The One-Per-12-Month Rollover Rule in Review
by Robert Shipp, QKA
As we enter 2019, we are reminded that the only constant is change, especially when it comes to the retirement savings industry. With that in mind, let’s review a major change to an IRA rollover rule from a few years back that still trips up some people: the one-per-12-month rollover rule. Understanding the (relatively) new interpretation of the rule will help you better explain it to those clients who are considering a rollover and help ensure that they do not put their IRA savings in jeopardy.
In 2014, the IRS changed its long-standing position on the one-per-12-month rule for rollovers between IRAs in light of a United States Tax Court ruling in Bobrow v. Commissioner. Before the Tax Court’s ruling, the IRS had interpreted Internal Revenue Code Section (IRC Sec.) 408(d)(3)(B) to mean that each taxpayer was allowed one rollover per 12 months for each separate IRA owned by the taxpayer. Following the Bobrow decision, however, the IRS changed its interpretation of IRC Sec. 408(d)(3)(B), now reading it to mean that each taxpayer—not each IRA—is entitled to one rollover per 12-month period.
The New Normal
Since the Bobrow decision, the IRS has released additional guidance, clarifying that
SIMPLE IRAs, Traditional IRAs (including SEPs), and Roth IRAs are aggregated for purposes of the one-per-12-month limitation;
Roth IRA conversions do not count toward the limitation;
IRA-to-IRA transfers do not count toward the limitation; and
rollovers to or from eligible employer-sponsored retirement plans do not count toward the limitation.
It should be noted that the one-per-12-month limitation also applies to health savings accounts (HSAs) and Coverdell education savings accounts (ESAs), but these accounts are not aggregated with one another or with IRAs when considering the limit.
The following examples illustrate the consequences of the IRS’ updated interpretation.
Henry takes a distribution from his Traditional IRA on June 6, 2018. He rolls over this amount to another Traditional IRA within the 60-day time period allowed. Henry also requests a distribution from his Roth IRA, looking to roll over that amount to another Roth IRA. Henry may not complete this second rollover until June 6, 2019 (i.e., one year after the distribution date of the first rollover).
Martha owns a SIMPLE IRA, and a Roth IRA. Martha’s employer establishes a 401(k) plan, and Martha requests a rollover of her SIMPLE IRA balance to the plan on September 29, 2018. She later requests a rollover from her existing Roth IRA to another Roth IRA on November 15, 2018. Although she is requesting a second rollover within the 12-month timeframe starting with the date of the first distribution from the SIMPLE IRA, she does not violate the one-per-12 month rollover rule because the first rollover was to an employer-sponsored retirement plan.

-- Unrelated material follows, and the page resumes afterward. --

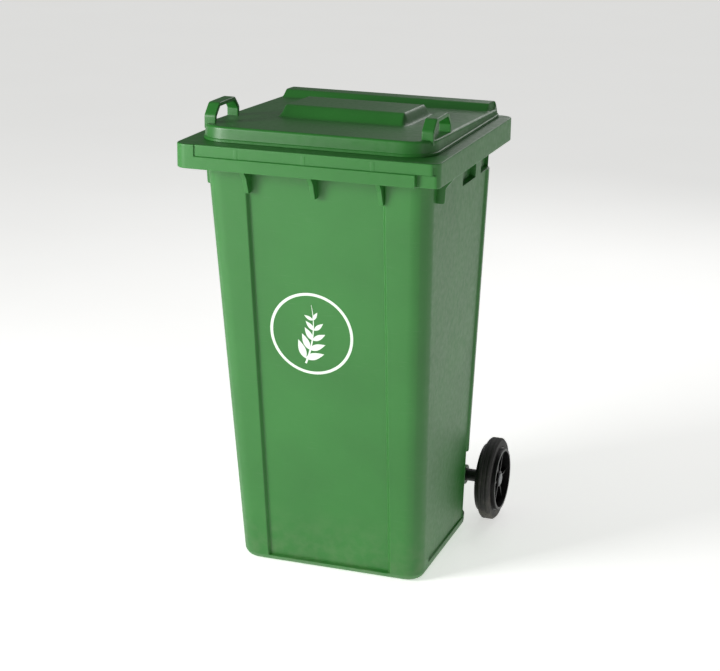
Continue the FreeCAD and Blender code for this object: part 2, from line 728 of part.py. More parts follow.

Aaron owns an HSA and a Traditional IRA. He requests a distribution from his Traditional IRA on August 15, 2018, that he later rolls over to another Traditional IRA. Aaron also distributes and rolls over an amount from his HSA to another HSA on August 28, 2018. Aaron has not violated the one-per-12-month rollover rule because IRA and HSA rollovers are not aggregated for purposes of the limit.
With savvy savers seeking a leg up on retirement costs and taxation by establishing many types of tax-deferred savings accounts, it’s not always easy to see the boundaries—especially given the amount of change these accounts undergo. But by understanding how the rule has changed and keeping this limitation in mind when your clients request rollovers, you will be better able to help them stay within the boundaries set by the IRS.